After only two magnificent weeks, I already feel at home in this city (though after these two magnificent weeks, climbing Mount Olympus hasn’t gotten any easier – another reason to wish I could fly). I feel safe walking through the streets during both the day and night. I am proud and satisfied every time I emerge unscathed from the Conad supermarket where nobody speaks English (and I speak barely any Italian). After some searching, I have already found several cozy niches, my favorite being the fountain in the Oca contrada. The gold cameraman may actually recognize me. But even if I lived here for years, I wouldn’t be as intimately close to this city as a Sienese pigeon. I will never put my bare feet on the marble sculptures of this town, nor will I inconspicuously dunk my head in my favorite fountain. I won’t pick at the tasty dropped crumbs of foreign strangers and I will never take respite on an orange-red roof heated by the sun. And, as much as I would cherish the opportunity to sit with the sculptures above the Duomo’s main entrance, I must say that I neither want to go to jail nor fall to my death. (I may also note here that pigeons have excellent spatial memories and probably navigate the winding hills and roads with enviable ease.)

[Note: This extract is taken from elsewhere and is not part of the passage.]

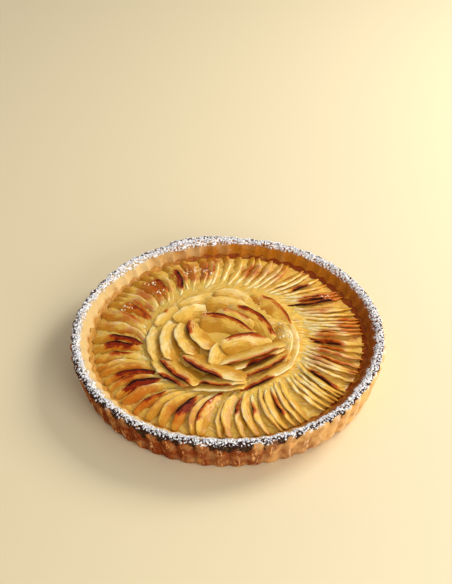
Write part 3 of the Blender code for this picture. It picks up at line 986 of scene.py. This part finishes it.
# Two ends of the round edge and how far it bows outwards in rim radii, width and height in
# metres, lean in degrees, tone, blush, and burnt stretches: first and last share, and strength
ROSE_SLICES = (
    ((0.390, -0.300), (0.425, 0.080), 0.040, 0.0170, 0.0302, 14, 0.6, 0.0, ()),
    ((0.417, 0.085), (0.205, 0.405), 0.045, 0.0175, 0.0307, 14, 0.0, 0.4, ((0.0, 1.0, 0.7),)),
    ((0.170, 0.335), (-0.075, 0.435), 0.045, 0.0185, 0.0312, 14, 0.3, 0.1, ()),
    ((-0.050, 0.445), (-0.320, 0.310), 0.020, 0.0150, 0.0298, 14, 0.5, 0.0, ()),
    ((-0.270, 0.325), (-0.475, 0.130), 0.035, 0.0148, 0.0298, 14, 0.7, 0.0, ((0.5, 0.6, 0.8),)),
    ((-0.465, 0.150), (-0.480, -0.220), 0.045, 0.0155, 0.0298, 14, 0.7, 0.0, ()),
    ((-0.485, -0.215), (-0.285, -0.475), 0.045, 0.0140, 0.0309, 14, 0.6, 0.0, ((0.5, 1.0, 1.0),)),
    ((-0.255, -0.495), (0.080, -0.510), 0.022, 0.0215, 0.0312, 14, 0.3, 0.1, ()),
    ((0.060, -0.505), (0.400, -0.285), 0.035, 0.0165, 0.0300, 14, 0.7, 0.0, ((0.0, 0.55, 1.0),)),
    ((0.365, -0.240), (0.380, 0.070), 0.035, 0.0140, 0.0325, 16, 0.7, 0.0, ()),
    ((0.305, -0.030), (0.045, 0.275), 0.055, 0.0155, 0.0338, 17, 0.4, 0.1, ((0.1, 0.9, 1.0),)),
    ((0.140, 0.280), (-0.120, 0.345), 0.030, 0.0215, 0.0328, 16, 0.3, 0.1, ((0.8, 1.0, 0.5),)),
    ((-0.140, 0.300), (-0.355, 0.175), 0.030, 0.0160, 0.0322, 16, 0.8, 0.0, ()),
    ((-0.380, 0.150), (-0.410, -0.210), 0.035, 0.0215, 0.0324, 16, 0.7, 0.0, ()),
    ((-0.425, -0.240), (-0.230, -0.480), 0.025, 0.0190, 0.0328, 16, 0.5, 0.1, ((0.05, 0.95, 1.0),)),
    ((-0.195, -0.440), (0.090, -0.480), 0.035, 0.0130, 0.0338, 16, 0.5, 0.0, ((0.1, 0.7, 0.75),)),
    ((0.065, -0.410), (0.385, -0.220), 0.035, 0.0225, 0.0332, 16, 0.4, 0.1, ((0.1, 1.0, 0.8),)),
    ((-0.318, 0.115), (-0.270, -0.190), 0.045, 0.0225, 0.0338, 18, 0.6, 0.0, ()),
    ((-0.280, -0.240), (0.060, -0.470), 0.050, 0.0160, 0.0356, 14, 0.8, 0.0, ((0.0, 0.7, 1.1),)),
    ((0.010, -0.350), (0.345, -0.195), 0.030, 0.0170, 0.0348, 18, 0.6, 0.0, ((0.35, 0.75, 1.2),)),
    ((0.165, 0.100), (-0.060, 0.205), 0.025, 0.0130, 0.0352, 18, 0.4, 0.2, ((0.2, 0.9, 0.6),)),
    ((-0.250, 0.140), (-0.150, -0.160), 0.050, 0.0210, 0.0345, 20, 0.6, 0.2, ((0.0, 0.5, 0.9),)),
    ((-0.040, -0.310), (0.345, -0.165), 0.025, 0.0125, 0.0361, 18, 0.8, 0.0, ((0.1, 1.0, 0.5),)),
    ((-0.075, -0.100), (-0.125, -0.290), 0.010, 0.0130, 0.0340, 16, 0.6, 0.0, ()),
    ((0.150, 0.030), (-0.150, 0.165), 0.035, 0.0190, 0.0360, 22, 0.3, 0.2, ((0.0, 1.0, 1.0),)),
    ((0.265, -0.080), (-0.035, -0.105), 0.050, 0.0185, 0.0372, 20, 1.1, 0.0, ((0.1, 0.9, 0.8),)),
)


def rose_slice(start, end, bow, width, height, lean):
    """The round edge of one slice of the rose, an arc raised in the middle, and its section."""
    first = Vector((*start, 0)) * RIM_RADIUS
    last = Vector((*end, 0)) * RIM_RADIUS
    along = (last - first).normalized()
    outward = Vector((along.y, -along.x, 0))
    slope = math.radians(lean)

    def rim(share):
        sunk = ROSE_SINK * (2 * share - 1) ** 4
        share += ROSE_REACH * (2 * share - 1)
        bulge = 4 * share * (1 - share)
        drop = bow * RIM_RADIUS * math.sin(slope) * (1 - bulge) + sunk
        climb = ROSE_TILT * (share - 0.5)
        return (first.lerp(last, share) + outward * bow * RIM_RADIUS * bulge
                + Vector((0, 0, height - drop + climb)))

    def inward(share):
        turn = 4 * bow * RIM_RADIUS * (1 - 2 * share) / (last - first).length
        return -(outward - along * turn * ROSE_TURN).normalized()

    return rim, inward, lambda share: ROSE_TUCK * width * half_moon(share, ROSE_TIP), slope


def apple_rose():
    fruit = apple_material("rose_apple", ROSE_SHOWN)
    for number, (*shape, tone, blush, stretches) in enumerate(ROSE_SLICES, start=1):
        rim, inward, breadth, lean = rose_slice(*shape)
        rows, share, values = slice_rows(rim, inward, breadth, lean, ROSE_SLICE_THICKNESS,
                                         ROSE_STATIONS, ROSE_NUMBERS_FROM + number)
        values |= {"burn": burnt_share(share, stretches), "tone": tone, "blush": blush}
        name = f"rose_petal_{number:02d}"
        mesh = join_slices(name, [(rows, values)])
        yield place_piece(name, mesh, fruit, "rose_apple", f"rose_slice_{number:02d}")


rose = list(apple_rose())

# Glaze. Syrup brushed over the hot tart. Where it was thick it boiled up beside the burnt slices
# and set there as clusters of clear and amber beads, the clear ones painted near white as glints.
GLAZE_SEED = 8
GLAZE_RADII = (0.00035, 0.00170)
GLAZE_SINK = 0.45
GLAZE_UNEVENNESS = 0.30
GLAZE_PATCHES = 0.006
CLEAR_GLAZE_AND_GLINT = srgb(255, 244, 216)
AMBER_GLAZE = srgb(236, 166, 66)
# Middle of each cluster and its reach in rim radii, and the number of beads
GLAZE_CLUSTERS = (
    ((-0.52, 0.54), 0.05, 14),
    ((-0.46, 0.44), 0.05, 10),
    ((-0.65, 0.29), 0.06, 12),
    ((-0.28, 0.67), 0.05, 16),
    ((-0.18, 0.69), 0.05, 16),
    ((-0.13, 0.62), 0.04, 8),
    ((0.34, 0.10), 0.05, 10),
    ((0.37, -0.03), 0.05, 12),
    ((0.20, 0.33), 0.04, 6),
    ((0.55, -0.12), 0.04, 6),
    ((0.64, 0.37), 0.05, 8),
    ((-0.15, 0.18), 0.03, 6),
    ((-0.08, -0.62), 0.06, 8),
    ((0.20, 0.60), 0.05, 6),
)


def glaze_beads():
    draw = random.Random(GLAZE_SEED)
    surface = surface_of(fan, *rose)
    spots = []
    for (x, y), reach, count in GLAZE_CLUSTERS:
        for _ in range(count):
            place = [RIM_RADIUS * (middle + draw.gauss(0, reach / 2)) for middle in (x, y)]
            size = draw.triangular(*GLAZE_RADII, GLAZE_RADII[0])
            spots.append((spot_below(surface, *place) - Vector((0, 0, GLAZE_SINK * size)), size))
    material, syrup = new_material("set_syrup")
    # The clear beads' near-white colour is partly a painted glint
    amber = syrup.grain(GLAZE_PATCHES, 2).step(0.40, 0.62)
    syrup.surface({
        "Base Color": amber.mix(CLEAR_GLAZE_AND_GLINT, AMBER_GLAZE),
        "Roughness": 0.1,
        "Transmission Weight": 0.12,
        "IOR": 1.42,
    })
    mesh = balls("glaze_beads", spots, 2, GLAZE_UNEVENNESS, draw)
    mesh.shade_smooth()
    place_piece("glaze_beads", mesh, material, "fan_apple")


glaze_beads()

# Surroundings. A plain pale floor under the tart, one broad light from the right and behind, as
# from a window, one from the front right, a weak fill from the left, and the camera.
FLOOR_SIZE = 6.0
FLOOR_PAINT = srgb(228, 214, 180)
STUDIO_COLOUR = (1.0, 0.95, 0.87, 1.0)
STUDIO_STRENGTH = 0.42
LIT_SPOT = (0, 0, 0.02)
# The camera, fitted to the round rim and foot as the photograph shows them
CAMERA_DISTANCE = 1.08
CAMERA_PITCH = math.radians(41.55)
CAMERA_ROLL = math.radians(-0.44)
FOCAL_PIXELS = 1253.1
LONG_SIDE_PIXELS = 584
SENSOR_WIDTH = 36.0
SHIFT_PIXELS = (-2.02, 39.0)
# Name, place and width in metres, power in watts, and colour
LIGHTS = (
    ("window", (0.80, 0.50, 0.70), 0.50, 11.5, (1.0, 0.95, 0.86)),
    ("front", (0.60, -0.90, 0.50), 0.60, 8.0, (1.0, 0.95, 0.88)),
    ("fill", (-0.9, -0.6, 0.9), 1.0, 1.5, (1.0, 0.97, 0.92)),
)


def floor():
    mesh = bpy.data.meshes.new("floor")
    half = FLOOR_SIZE / 2
    mesh.from_pydata([(-half, -half, 0), (half, -half, 0), (half, half, 0), (-half, half, 0)], [],
                     [(0, 1, 2, 3)])
    material, paint = new_material("pale_floor")
    paint.surface({"Base Color": FLOOR_PAINT, "Roughness": 0.7})
    mesh.materials.append(material)
    piece = bpy.data.objects.new("floor", mesh)
    bpy.context.scene.collection.objects.link(piece)


def aim(thing, target, roll=0.0):
    """Turns a light or camera to look at a point."""
    away = thing.location - Vector(target)
    turn = away.to_track_quat("Z", "Y").to_matrix() @ Matrix.Rotation(roll, 3, "Z")
    thing.rotation_euler = turn.to_euler()


def lights():
    for name, place, size, power, colour in LIGHTS:
        lamp = bpy.data.lights.new(name, "AREA")
        lamp.size = size
        lamp.energy = power
        lamp.color = colour
        piece = bpy.data.objects.new(name, lamp)
        piece.location = place
        bpy.context.scene.collection.objects.link(piece)
        aim(piece, LIT_SPOT)
    world = bpy.data.worlds.new("studio")
    world.use_nodes = True
    sky = world.node_tree.nodes["Background"].inputs
    sky["Color"].default_value = STUDIO_COLOUR
    sky["Strength"].default_value = STUDIO_STRENGTH
    bpy.context.scene.world = world


def camera():
    lens = bpy.data.cameras.new("camera")
    lens.sensor_width = SENSOR_WIDTH
    lens.lens = FOCAL_PIXELS / LONG_SIDE_PIXELS * SENSOR_WIDTH
    lens.shift_x = SHIFT_PIXELS[0] / LONG_SIDE_PIXELS
    lens.shift_y = SHIFT_PIXELS[1] / LONG_SIDE_PIXELS
    piece = bpy.data.objects.new("camera", lens)
    bpy.context.scene.collection.objects.link(piece)
    rim_middle = Vector((0, 0, SHELL_HEIGHT))
    away = Vector((0, -math.cos(CAMERA_PITCH), math.sin(CAMERA_PITCH)))
    piece.location = rim_middle + away * CAMERA_DISTANCE
    aim(piece, rim_middle, CAMERA_ROLL)
    bpy.context.scene.camera = piece


floor()
lights()
camera()
bpy.context.scene.view_settings.view_transform = "Standard"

Thus, the Sienese pigeon can appreciate Siena in a way that I will never know. I really do have nothing to complain about, though. For these next few months, I couldn’t ask for a better home. Here, as I sit in my room in the Lupa contrada (who knows, maybe pigeons are loyal to the contradas where they make their nests), I am content. I can only hope that this, perhaps unconventional, view of Siena can give you a glimpse of a few of the many wonders of this incredible place and maybe inspire you to think twice about my feathered friends and neighbors. After all of this, if you still consider pigeons “rat’s of the sky,” I won’t be offended for them – I like rats, too.